▸ **Objective**
Without altering anything, output the material below.

════

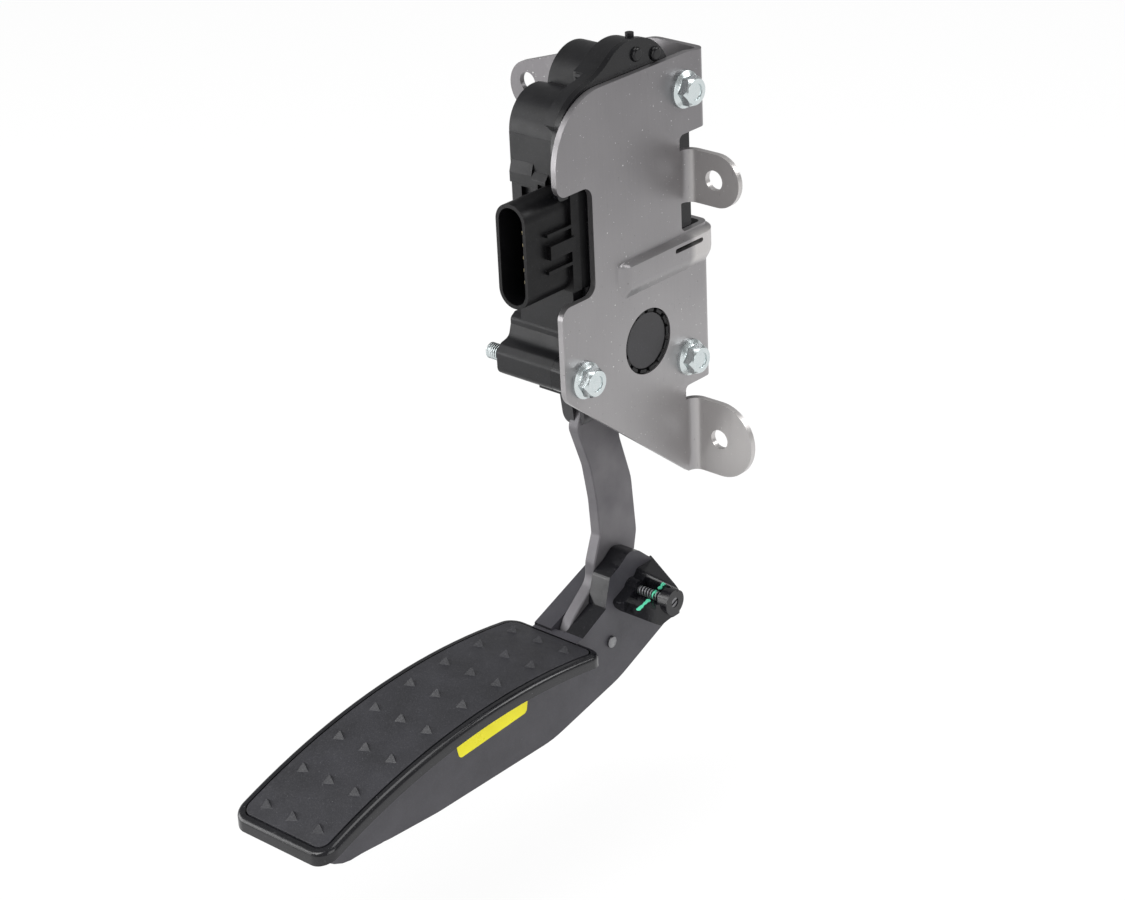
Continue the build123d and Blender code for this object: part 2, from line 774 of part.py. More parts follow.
def connector_pins():
    pins = []
    for x, z in connector_pin_places():
        blade = box_between(x - pin_size / 2, x + pin_size / 2, plug_rim_y + 8, board_y - board_t / 2, z - pin_size / 2, z + pin_size / 2)
        pins.append(blade.solid())
    return Compound(pins)


def sensor_board():
    top_z = plug_z + 23
    board = box_between(-37, block_seam_x - 1, board_y - board_t / 2, board_y + board_t / 2, board_low_z, top_z)
    chips = box_between(-35, -30, board_y, board_y + 3.2, board_low_z + 4, board_low_z + 10)
    chips = chips + box_between(-28, -23, board_y, board_y + 3.2, board_low_z + 4, board_low_z + 10)
    return board + chips


def arm_outline():
    """Bent bar seen along the pivot, from its top in the hub to its foot in the treadle."""
    return rounded([
        (-12.5, -15.5, 3),
        (-24.2, -45.0, 7),
        (-15.8, -68.0, 26),
        (-12.2, -88.0, 50),
        (-10.9, -107.0, 4),
        (-16.2, -121.0, 8),
        (-16.6, -130.5, 9),
        (-34.0, -144.3),
        (-38.5, -152.0, 6),
        (-30.0, -167.0, 7),
        (-8.0, -170.0, 10),
        (10.0, -152.0, 10),
        (13.9, -126.0, 8),
        (16.4, -114.5, 12),
        (13.9, -84.0, 30),
        (6.2, -59.0, 18),
        (5.4, -44.0, 8),
        (11.0, -15.5, 3),
    ])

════

▸ **Output of the exercise**
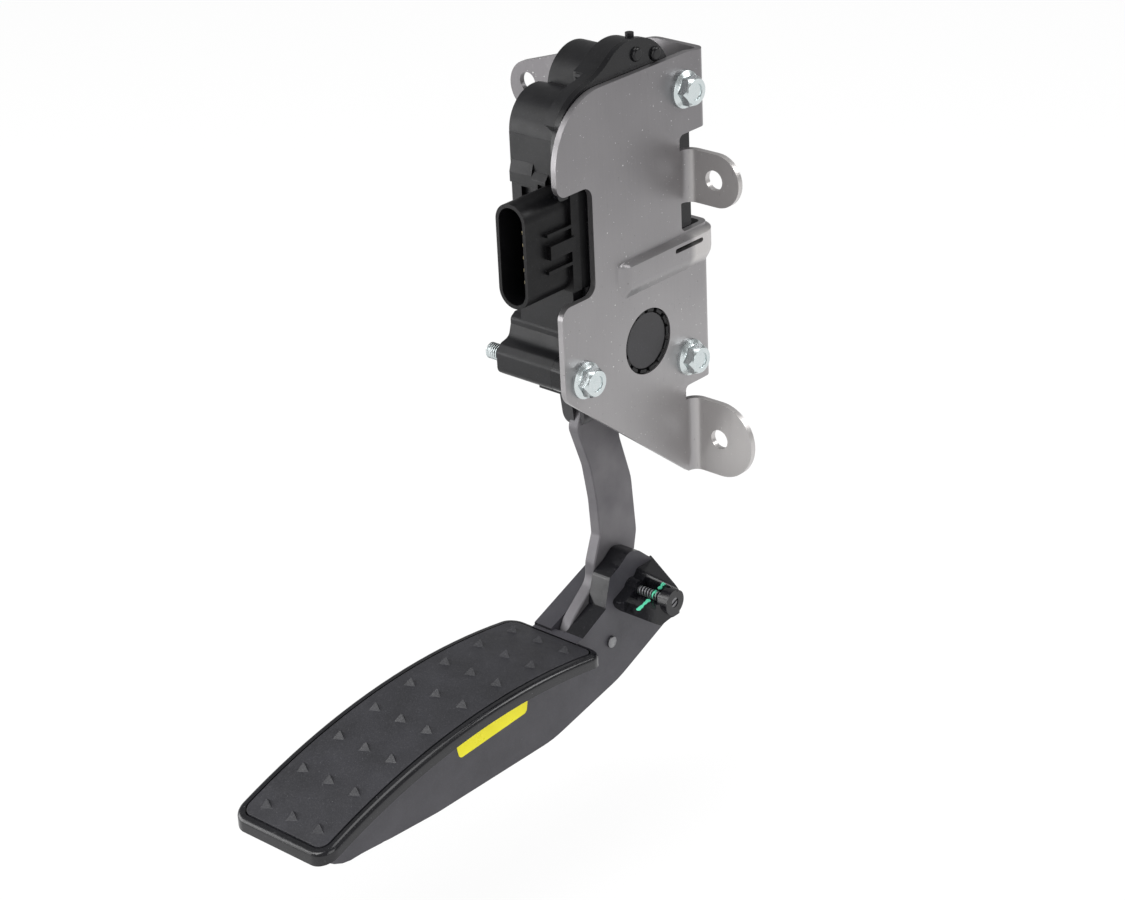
Continue the build123d and Blender code for this object: part 2, from line 774 of part.py. More parts follow.
def connector_pins():
    pins = []
    for x, z in connector_pin_places():
        blade = box_between(x - pin_size / 2, x + pin_size / 2, plug_rim_y + 8, board_y - board_t / 2, z - pin_size / 2, z + pin_size / 2)
        pins.append(blade.solid())
    return Compound(pins)


def sensor_board():
    top_z = plug_z + 23
    board = box_between(-37, block_seam_x - 1, board_y - board_t / 2, board_y + board_t / 2, board_low_z, top_z)
    chips = box_between(-35, -30, board_y, board_y + 3.2, board_low_z + 4, board_low_z + 10)
    chips = chips + box_between(-28, -23, board_y, board_y + 3.2, board_low_z + 4, board_low_z + 10)
    return board + chips


def arm_outline():
    """Bent bar seen along the pivot, from its top in the hub to its foot in the treadle."""
    return rounded([
        (-12.5, -15.5, 3),
        (-24.2, -45.0, 7),
        (-15.8, -68.0, 26),
        (-12.2, -88.0, 50),
        (-10.9, -107.0, 4),
        (-16.2, -121.0, 8),
        (-16.6, -130.5, 9),
        (-34.0, -144.3),
        (-38.5, -152.0, 6),
        (-30.0, -167.0, 7),
        (-8.0, -170.0, 10),
        (10.0, -152.0, 10),
        (13.9, -126.0, 8),
        (16.4, -114.5, 12),
        (13.9, -84.0, 30),
        (6.2, -59.0, 18),
        (5.4, -44.0, 8),
        (11.0, -15.5, 3),
    ])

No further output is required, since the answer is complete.